TASK TO COMPLETE
Your task is to output the entries below word for word.
══ INPUT ══
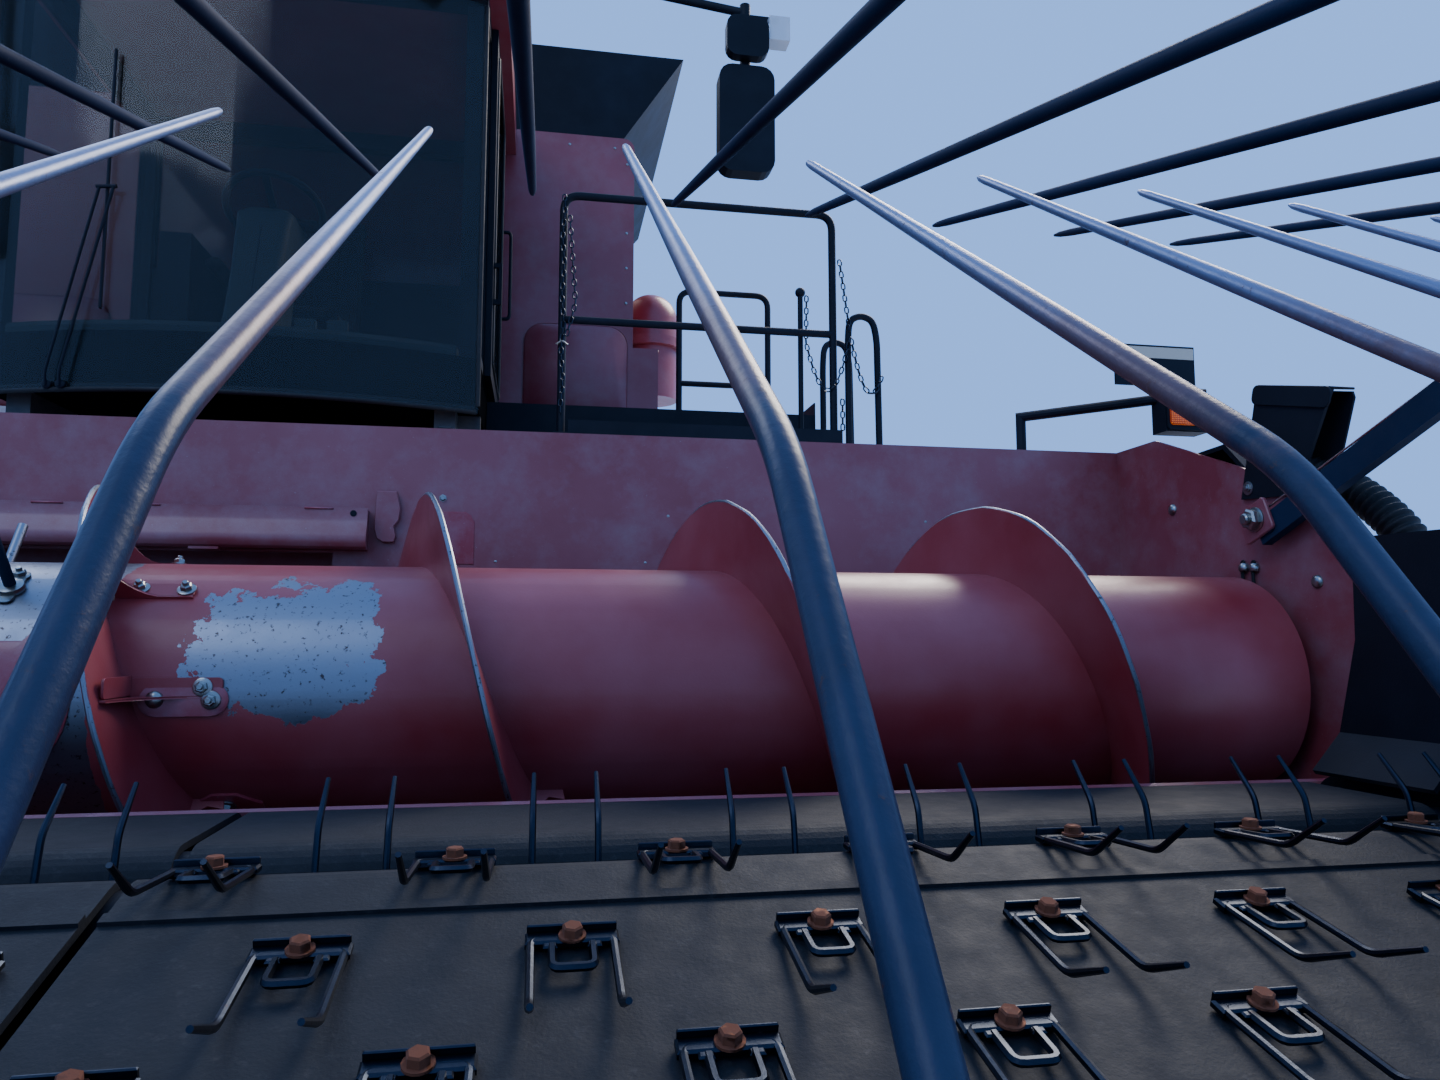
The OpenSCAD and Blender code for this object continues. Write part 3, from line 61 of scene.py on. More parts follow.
# %% [markdown]
# Colours are written as on a paint card, in sRGB hex, and one function turns them to the linear
# values that shaders work in. One more function adds a node, and a few name the usual steps.

# %% Colour and node helpers
def paint_card(code, alpha=1.0):
    """sRGB hex to linear: c/12.92 below 0.04045, else ((c + 0.055)/1.055)^2.4."""
    c = np.array([int(code[i : i + 2], 16) for i in (1, 3, 5)]) / 255.0
    lin = np.where(c <= 0.04045, c / 12.92, ((c + 0.055) / 1.055) ** 2.4)
    return (*lin.tolist(), alpha)


def put(tree, kind, links=(), **settings):
    """Adds one shader node, sets its properties or input sockets and links (socket, from)."""
    node = tree.nodes.new(kind)
    for name, value in settings.items():
        if hasattr(node, name):
            setattr(node, name, value)
        else:
            node.inputs[name.replace("_", " ")].default_value = value
    for socket, source in links:
        tree.links.new(source, node.inputs[socket])
    return node


def start_material(name, **sockets):
    """A new material with its Principled shader's own sockets set."""
    mat = bpy.data.materials.new(name)
    mat.use_nodes = True
    tree = mat.node_tree
    shader = tree.nodes["Principled BSDF"]
    for key, value in sockets.items():
        shader.inputs[key.replace("_", " ")].default_value = value
    return mat, tree, shader


def feed(tree, shader, **sources):
    """Links sockets of other nodes to the shader's own inputs."""
    for key, source in sources.items():
        tree.links.new(source, shader.inputs[key.replace("_", " ")])


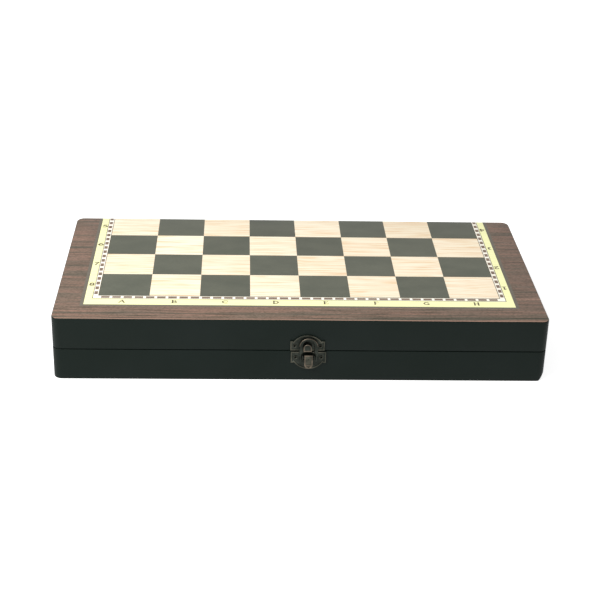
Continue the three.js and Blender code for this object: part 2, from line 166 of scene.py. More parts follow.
═══
THE OUTPUT
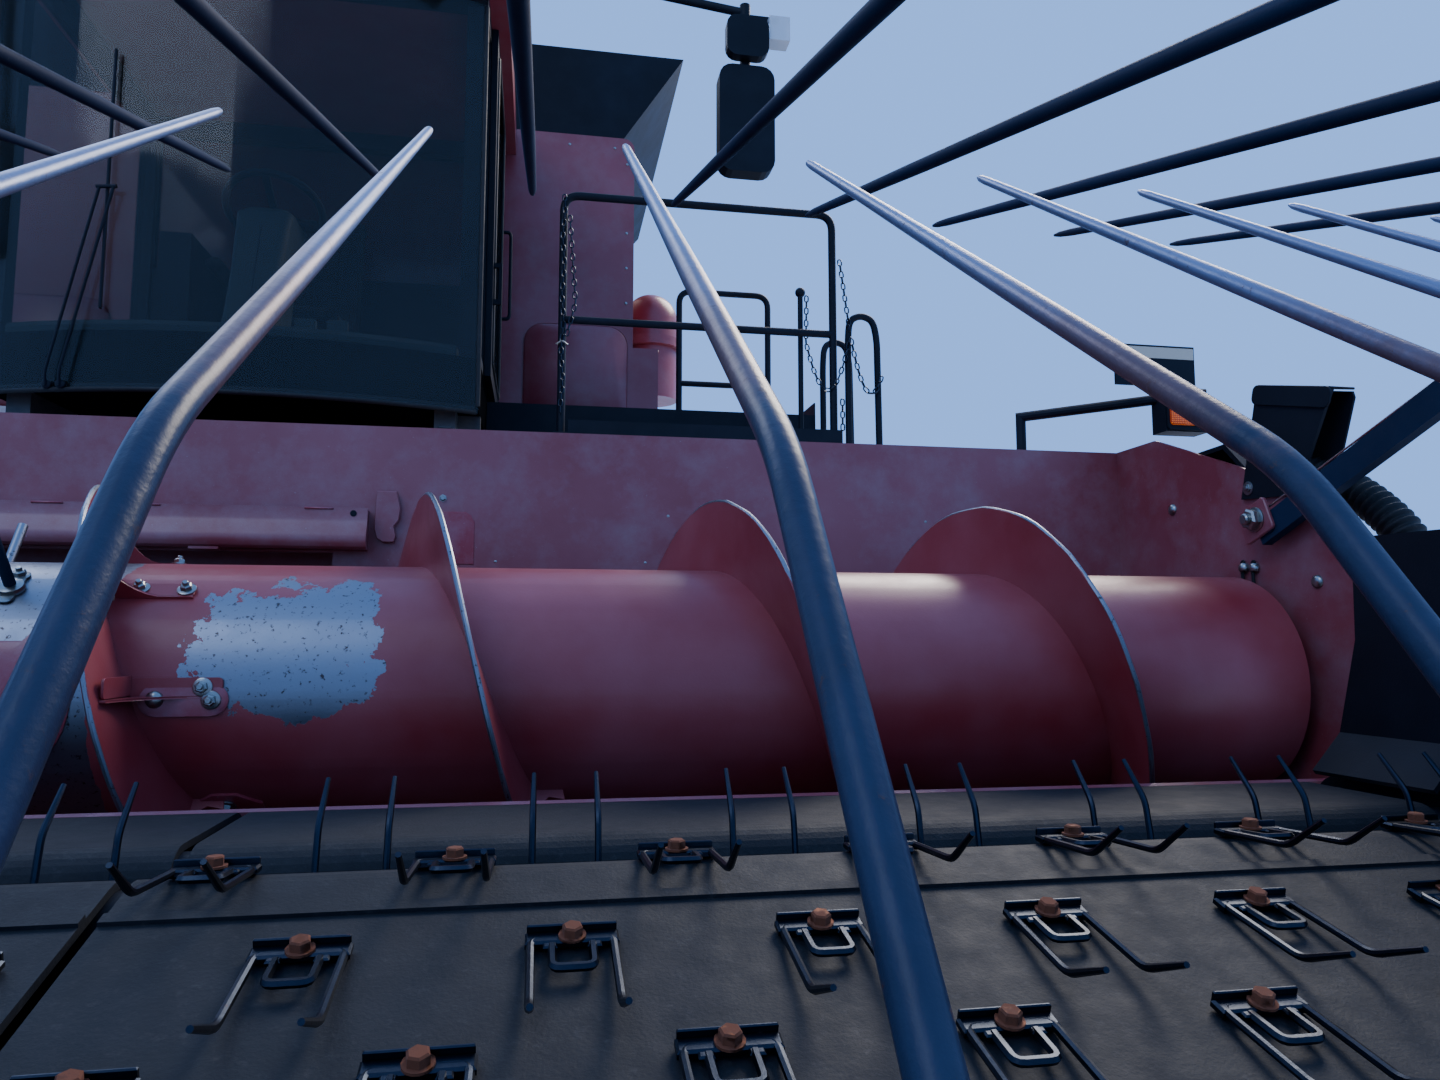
The OpenSCAD and Blender code for this object continues. Write part 3, from line 61 of scene.py on. More parts follow.
# %% [markdown]
# Colours are written as on a paint card, in sRGB hex, and one function turns them to the linear
# values that shaders work in. One more function adds a node, and a few name the usual steps.

# %% Colour and node helpers
def paint_card(code, alpha=1.0):
    """sRGB hex to linear: c/12.92 below 0.04045, else ((c + 0.055)/1.055)^2.4."""
    c = np.array([int(code[i : i + 2], 16) for i in (1, 3, 5)]) / 255.0
    lin = np.where(c <= 0.04045, c / 12.92, ((c + 0.055) / 1.055) ** 2.4)
    return (*lin.tolist(), alpha)


def put(tree, kind, links=(), **settings):
    """Adds one shader node, sets its properties or input sockets and links (socket, from)."""
    node = tree.nodes.new(kind)
    for name, value in settings.items():
        if hasattr(node, name):
            setattr(node, name, value)
        else:
            node.inputs[name.replace("_", " ")].default_value = value
    for socket, source in links:
        tree.links.new(source, node.inputs[socket])
    return node


def start_material(name, **sockets):
    """A new material with its Principled shader's own sockets set."""
    mat = bpy.data.materials.new(name)
    mat.use_nodes = True
    tree = mat.node_tree
    shader = tree.nodes["Principled BSDF"]
    for key, value in sockets.items():
        shader.inputs[key.replace("_", " ")].default_value = value
    return mat, tree, shader


def feed(tree, shader, **sources):
    """Links sockets of other nodes to the shader's own inputs."""
    for key, source in sources.items():
        tree.links.new(source, shader.inputs[key.replace("_", " ")])


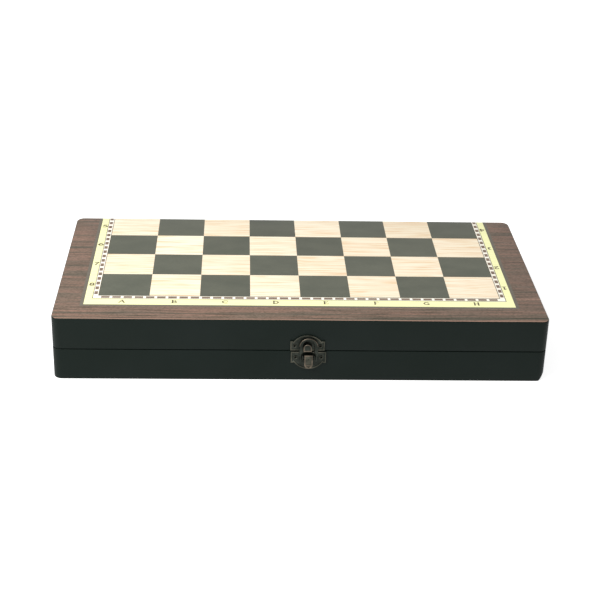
Continue the three.js and Blender code for this object: part 2, from line 166 of scene.py. More parts follow.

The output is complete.